ECLI:NL:HR:2012:BW9225
Hoge Raad
- Cassatie
- E.J. Numann
- J.C. van Oven
- C.A. Streefkerk
- A.H.T. Heisterkamp
- C.E. Drion
- Rechtspraak.nl
Beoordeling van de gewone verblijfplaats van kinderen in het kader van het Haags Kinderontvoeringsverdrag
In deze zaak heeft de Hoge Raad op 28 september 2012 uitspraak gedaan in een cassatieprocedure die voortvloeide uit een geschil over de gewone verblijfplaats van twee kinderen in het kader van het Haags Kinderontvoeringsverdrag (HKOV). De vader, die de Belgische nationaliteit heeft, en de moeder, die Spaanse is, hebben samen twee dochters die in Spanje zijn geboren. Na een verzoek tot echtscheiding in 2009, heeft de rechtbank in 's-Gravenhage een zorgregeling vastgesteld. De moeder kreeg toestemming om met de kinderen naar Spanje te verhuizen, maar deze toestemming werd later vernietigd door het gerechtshof. De vader heeft de kinderen op 28 februari 2011 zonder toestemming van de moeder naar Nederland meegenomen, wat leidde tot een verzoek van de Centrale Autoriteit om de kinderen terug te brengen naar Spanje.

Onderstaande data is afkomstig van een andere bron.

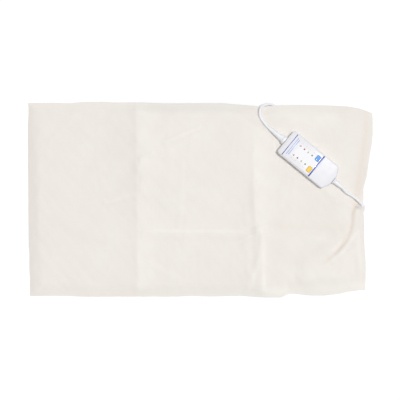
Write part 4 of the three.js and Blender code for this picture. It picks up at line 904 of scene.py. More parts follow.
def draped(low, held):
    # Cloth with a little slack, sewn at its seams, settling on the heater: how much it lifts each place
    d = drape
    picks = [np.unique(np.append(np.arange(0, n, d["every"]), n - 1)) for n in (columns, rows)]
    x, y, z, seam, mouth, kept = (v[np.ix_(*picks)] for v in (coverX, coverY, low, fromSeam, fromRight, held))
    faces = gridFaces(*z.shape)
    bed = meshPiece("drapeBed", gridPoints(x, y, z - d["room"]), faces)
    bed.modifiers.new("bed", "COLLISION")
    bed.collision.thickness_outer = d["skin"]
    bed.collision.cloth_friction = d["friction"]
    cloth = meshPiece("drapeCloth", gridPoints(x, y, z), faces)
    group = cloth.vertex_groups.new(name="sewn")
    hold = d["grip"] * smoothStep(1 - (mouth - d["mouthFrom"]) / d["mouthOver"])
    hold = np.maximum(smoothStep(1 - (seam - d["pinnedFrom"]) / d["pinned"]), hold)
    hold = np.maximum(hold, d["grip"] * kept).reshape(-1)
    for k, weight in enumerate(hold):
        if weight > d["leastGrip"]:
            group.add([k], float(weight), "REPLACE")
    modifier = cloth.modifiers.new("cloth", "CLOTH")
    settings = modifier.settings
    settings.quality = d["quality"]
    settings.mass = d["mass"]
    settings.tension_stiffness = settings.compression_stiffness = settings.shear_stiffness = d["stretch"]
    settings.bending_stiffness = d["bending"]
    settings.vertex_group_mass = "sewn"
    settings.shrink_min = -d["slack"]
    modifier.collision_settings.distance_min = d["skin"]
    modifier.point_cache.frame_start, modifier.point_cache.frame_end = 1, d["frames"]
    for number in range(1, d["frames"] + 1):
        scene.frame_set(number)
    settled = baked(cloth)
    lifts = np.array([v.co.z for v in settled.data.vertices]).reshape(z.shape) / mm - z
    removed(settled, bed)
    scene.frame_set(1)
    print("cover draped", "rise", round(float(lifts.max()), 2), "mean", round(float(np.abs(lifts).mean()), 2))
    lifts = np.clip(lifts, -d["sink"], d["rise"])
    lifts = np.stack([np.interp(shareLinesX, shareLinesX[picks[0]], line) for line in lifts.T], axis=1)
    lifts = np.stack([np.interp(shareLinesY, shareLinesY[picks[1]], line) for line in lifts])
    for _ in range(d["smoothings"]):
        padded = np.pad(lifts, 1, mode="edge")
        lifts = (padded[:-2, 1:-1] + padded[2:, 1:-1] + padded[1:-1, :-2] + padded[1:-1, 2:] + 2 * lifts) / 6
    return lifts * (1 - d["grip"] * held)


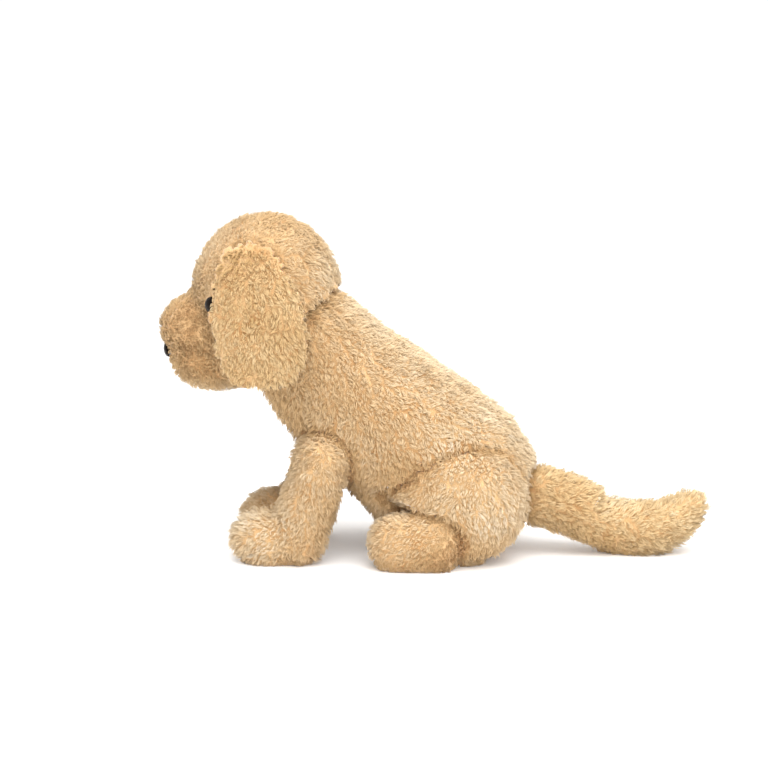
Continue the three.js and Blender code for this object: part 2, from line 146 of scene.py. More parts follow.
def smoothstep(x, low, high):
    t = np.clip((x - low) / (high - low), 0, 1)
    return t * t * (3 - 2 * t)


def waves(points, size, seed, count=7):
    """Smooth noise of about -1 to 1 at each point, from a few plane waves about size long."""
    rng = np.random.default_rng(seed)
    turns = unit(rng.normal(size=(count, 3))) * rng.uniform(0.7, 1.4, (count, 1)) * (2 * math.pi / size)
    return np.sin(points @ turns.T + rng.uniform(0, 2 * math.pi, count)).sum(1) / math.sqrt(count)


def mesh_object(name, mesh):
    ob = bpy.data.objects.new(name, mesh)
    bpy.context.scene.collection.objects.link(ob)
    return ob


def apply_modifiers(ob):
    """Puts what ob's modifiers make into its own mesh."""
    graph = bpy.context.evaluated_depsgraph_get()
    made = bpy.data.meshes.new_from_object(ob.evaluated_get(graph))
    ob.modifiers.clear()
    ob.data = made


def read_vectors(collection, name):
    values = np.empty(len(collection) * 3)
    collection.foreach_get(name, values)
    return values.reshape(-1, 3)


def set_points(mesh, points):
    mesh.vertices.foreach_set("co", points.astype(np.float32).ravel())
    mesh.update()


def solid_tree(*nodes):
    """The surface of some CAD nodes, for finding the nearest point on it."""
    points, faces = [], []
    for node in nodes:
        mesh = frame["nodes"][node].data
        faces += [[i + len(points) for i in p.vertices] for p in mesh.polygons]
        points += [v.co for v in mesh.vertices]
    return BVHTree.FromPolygons(points, faces)


def distances(tree, points):
    return np.array([tree.find_nearest(p)[3] for p in points])


def far_from(places, points):
    """How far each point is from the nearest of some places."""
    tree = kdtree.KDTree(len(places))
    for i, place in enumerate(places):
        tree.insert(place, i)
    tree.balance()
    return np.array([tree.find(p)[2] if len(places) else 1.0 for p in points])


# ================================================================ camera, light and floor
AIM = Vector((0, -0.033, 0.111))
CAMERA_AZIMUTH, CAMERA_ELEVATION, CAMERA_DISTANCE = 92, 10, 1.387
FLOOR_HALF = 6.0


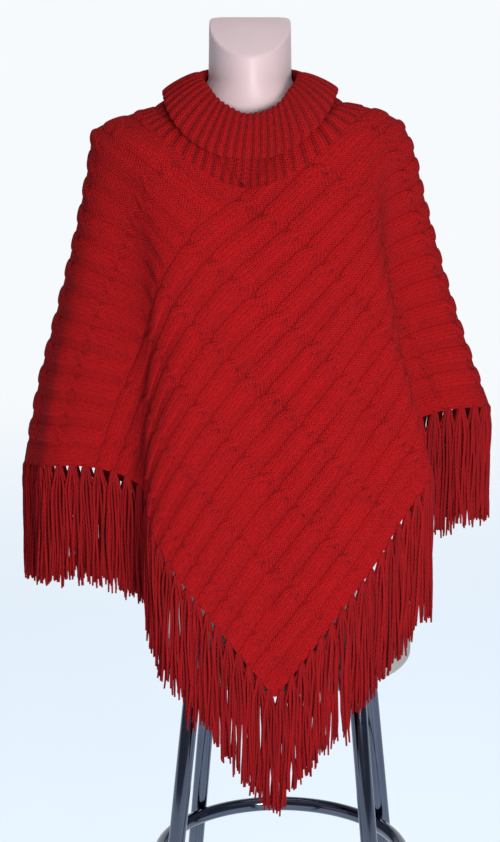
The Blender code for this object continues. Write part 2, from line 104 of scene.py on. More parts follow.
# Fringe
LOCK_PITCH = 0.0225
LOCK_LENGTH = 0.150
STRANDS = 14
STRAND_RADIUS = 0.00165
STRAND_SIDES = 5
STRAND_STEPS = 14
STRAND_LAYERS = 3
LAYER_STEP = 0.0028
LAYER_AT_ROOT = 0.25
LAYER_AT_KNOT = 0.55
ROOT_DEPTH = 0.0035
TIP_SHARE = 0.72
THINNEST, THICKER = 0.94, 0.12
FALL_POWER = 1.7
WAVER = 0.0013
# How much chance adds to each measure of a bundle and of its strands
BUNDLE_SPREAD = {"run": 0.0010, "drop": 0.004, "lean": 0.0025}
STRAND_SPREAD = {"lane": 0.012, "layer": 0.0004, "fall": 0.032, "curl": 0.0022}
# How far a bundle has fallen from the hem, and how wide it is there
BUNDLE_FALL = (0.000, 0.003, 0.009, 0.017, 0.027, 0.200)
BUNDLE_WIDE = (0.0060, 0.0100, 0.0110, 0.0160, 0.0215, 0.0215)
# Where the fringe is longer: the middle of that run of hem, its reach and how much
LONGER = {("a", "long"): (0.33, 0.14, 0.020)}

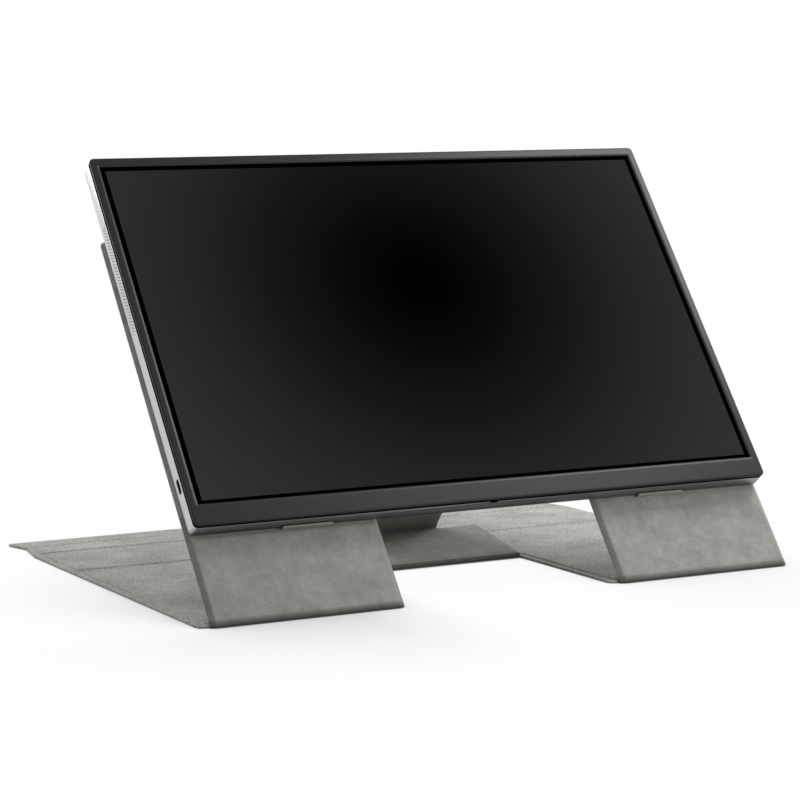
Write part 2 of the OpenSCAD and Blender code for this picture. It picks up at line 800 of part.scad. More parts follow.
strut_magnet = [16, 8];
module strut_magnet_flat() {
  for (x = [-1, 1])
    translate([x*strut_w/4 - strut_magnet[0]/2, strut_len - tongue_border - strut_magnet[1] - 2])
      square(strut_magnet);
}
module strut_magnets() {
  color(STEEL) on_strut() slab(-strut_board_top, strut_board_top) strut_magnet_flat();
}

// ---------- what is drawn ----------

rear_housing();
front_bezel();
display_panel();
optical_films();
light_guide();
led_strip();
panel_tray();
housing_screws();
driver_board();
port_board();
ribbon_cable();
display_flex();
left_usb_c_socket();
right_usb_c_socket();
mini_hdmi_socket();
audio_jack();
left_speaker();
right_speaker();
monitor_steel_plates();
status_light();
power_button();
menu_button();
support_outer_sheet();
support_board();
support_inner_sheet();
front_fold_roll();
ledge_tabs();
support_magnets();
catch_plate();
base_top_sheet();
base_board();
base_under_sheet();
rear_top_sheet();
rear_board();
rear_under_sheet();
spine_top_sheet();
spine_board();
spine_under_sheet();
flap_top_sheet();
flap_under_sheet();
flap_magnets();
tongue_top_sheet();
tongue_board();
tongue_under_sheet();
tongue_fold_roll();
strut_front_sheet();
strut_board();
strut_back_sheet();
crest_roll();
strut_magnets();
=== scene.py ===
"""Looks of a portable monitor that rests on its fold-out cover stand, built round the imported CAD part.

The tables and places below are in millimetres, as in the part's source. Every mesh is made in metres.
The cover's own lengths run from the front fold, where the support panel rises from the base sheet.
"""

import json
import math

import bmesh
import bpy
import numpy as np
from mathutils import Matrix, Vector
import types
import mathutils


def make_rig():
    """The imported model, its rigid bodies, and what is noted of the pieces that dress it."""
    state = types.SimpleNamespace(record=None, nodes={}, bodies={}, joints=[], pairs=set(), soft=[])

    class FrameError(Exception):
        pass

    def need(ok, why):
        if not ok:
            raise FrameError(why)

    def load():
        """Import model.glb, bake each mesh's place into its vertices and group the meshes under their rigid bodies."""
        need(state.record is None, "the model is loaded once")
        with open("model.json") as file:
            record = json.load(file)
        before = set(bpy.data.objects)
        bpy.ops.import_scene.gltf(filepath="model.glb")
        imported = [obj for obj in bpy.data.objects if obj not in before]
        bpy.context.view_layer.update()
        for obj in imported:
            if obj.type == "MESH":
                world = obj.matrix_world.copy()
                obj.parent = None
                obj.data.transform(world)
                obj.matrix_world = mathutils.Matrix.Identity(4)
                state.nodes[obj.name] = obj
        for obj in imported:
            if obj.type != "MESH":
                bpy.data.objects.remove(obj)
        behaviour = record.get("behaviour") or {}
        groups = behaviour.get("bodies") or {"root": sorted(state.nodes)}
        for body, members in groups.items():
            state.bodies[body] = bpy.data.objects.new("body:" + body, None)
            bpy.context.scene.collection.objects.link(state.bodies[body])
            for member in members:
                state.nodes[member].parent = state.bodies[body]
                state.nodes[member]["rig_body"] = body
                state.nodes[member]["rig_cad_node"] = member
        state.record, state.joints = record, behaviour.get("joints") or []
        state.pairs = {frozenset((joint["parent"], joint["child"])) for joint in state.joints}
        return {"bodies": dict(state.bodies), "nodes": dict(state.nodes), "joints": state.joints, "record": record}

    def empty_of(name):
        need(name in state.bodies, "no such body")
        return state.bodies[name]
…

De Hoge Raad heeft in zijn beoordeling vastgesteld dat de kinderen vóór hun overbrenging naar Nederland hun gewone verblijfplaats in Spanje hadden. Het hof had de omstandigheden van het concrete geval in aanmerking genomen, zoals de rechtmatige verhuizing van de moeder naar Spanje, de sociale en familiale banden daar, en de leeftijd van de kinderen. De Hoge Raad oordeelde dat de vernietiging van de eerdere toestemming niet betekende dat de kinderen niet langer hun gewone verblijfplaats in Spanje konden hebben. De klachten van de vader werden ongegrond verklaard, en de Hoge Raad verwierp het cassatieberoep, waarmee de beslissing van het hof in stand bleef.